Para além da importância das transferências sociais no rendimento das famílias, deve salientar-se que esse fator se torna ainda mais significativo quando se trata de um país, como Portugal, onde as discrepâncias na distribuição do rendimento são tão flagrantes.
Os dados estatísticos tratados pelo economista Eugénio Rosa ilustram algumas das disparidades económicas entre as famílias portuguesas. Por exemplo, considerando os diferentes escalões de rendimento (do IRS) e a sua evolução recente, entre os escalões 01 (o mais baixo) e 11 (o mais elevado), a diferença era de 156 vezes superior neste último escalão, no ano de 2011, tendência que se acentuou ao longo da última década, situando-se em 189 vezes, no ano 2019.
Mas, mais do que isso, a mesma fonte revela que os escalões intermédios do rendimento são os que mais viram os seus ganhos reduzidos entre 2011 e 2019 (nomeadamente os escalões 06, 07, 08 e 09 do IRS), o que comprova claramente a tendência de estagnação ou de quebra dos rendimentos da classe média, iniciada com a chegada da troika, em 2011, e que não conseguiu recuperar até ao atual ciclo de pandemia.
Relatórios recentes da OCDE vão no mesmo sentido. Em 2018 os 10% mais ricos do nosso país controlavam 52,1% da riqueza criada. Por sua vez, os níveis salariais dos 20% de famílias com melhor remuneração eram 5,6 vezes superiores aos 20% de famílias com salários mais baixos. Como sabemos, o período da crise financeira de há dez anos foi bastante penalizador para as famílias portuguesas, fazendo disparar a incidência da pobreza, que, segundo os dados do INE, se agravou de 17,9% (em 2009) para 24,2% (em 2014), descendo novamente no período seguinte para 17,2%, em 2018 (PORDATA, «Inquérito às Condições de Vida e Rendimento (2004‑2019)».
Deve também recordar-se que as perdas de rendimento mais acentuadas ocorreram entre os decis mais elevados do rendimento equivalente, o que significa uma redução substancial do poder de compra da classe média. Isto reflete-se no plano subjetivo, e as expectativas são um elemento fulcral da economia.
Um documento recente da OCDE onde há referências específicas ao nosso país – “How’s Life in Portugal?, 2020” – revela que, na perceção subjetiva das famílias, o risco de pobreza se relaciona sobretudo com o endividamento, em particular com as despesas com a habitação (21% despendem mais de 40% do rendimento nesse item) e que cerca de 35% dos portugueses temem cair na pobreza se tiverem de renunciar a três meses de salário.
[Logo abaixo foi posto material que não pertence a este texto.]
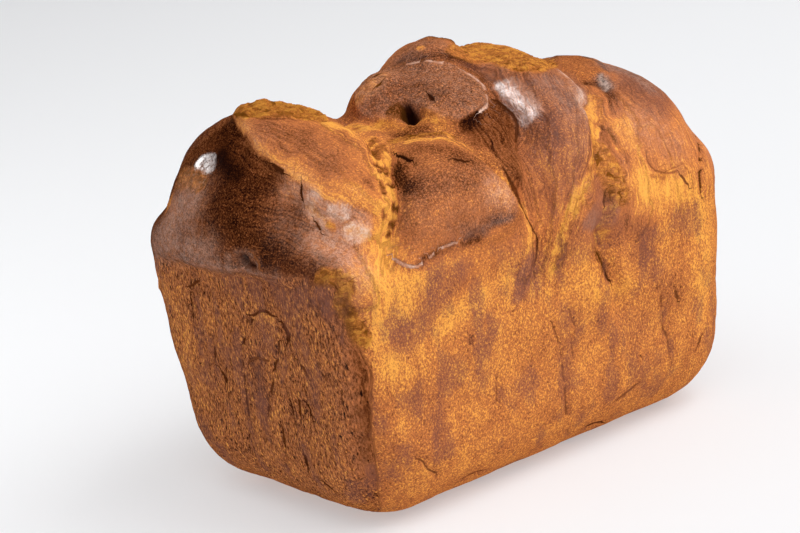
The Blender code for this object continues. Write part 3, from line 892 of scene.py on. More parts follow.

Se é verdade que o vírus não escolheu entre ricos e pobres, os meios preventivos a que uns e outros puderam e podem recorrer, continuam a pautar-se por desigualdades e barreiras abissais. As estatísticas das mortes estão aí para o provar. A pandemia ajudou a pôr a nu os limites e distorções da lógica mercantilista do neoliberalismo, designadamente em áreas decisivas como a saúde e a educação. Alterou ritmos de vida, conceções de tempo e de espaço e abriu caminho a novas dinâmicas de empreendedorismo e de negócio, mas também estimulou novas patologias sociais e vulnerabilidades.
Até agora, ela revelou-se sobretudo um acelerador de processos já em curso, sendo o campo da digitalização, da fragmentação do trabalho, da precariedade e da “plataformização” dos empregos alguns exemplos disso. Por outro lado, as linhas orientadoras do Plano de Recuperação e Resiliência sugerem um redirecionamento do modelo económico vigente, ao priorizar o digital, o ambiente e o combate às desigualdades.
Resta saber se o país será capaz de mobilizar as suas forças vivas na base de projetos sustentáveis e coerentes em todas essas matérias, o que requer um plano estratégico que não só revigore a economia, mas reequilibre a sociedade, o território e a demografia do país. Sem uma economia incrustada na sociedade e ao serviço da coesão dificilmente o elevador social voltará a funcionar.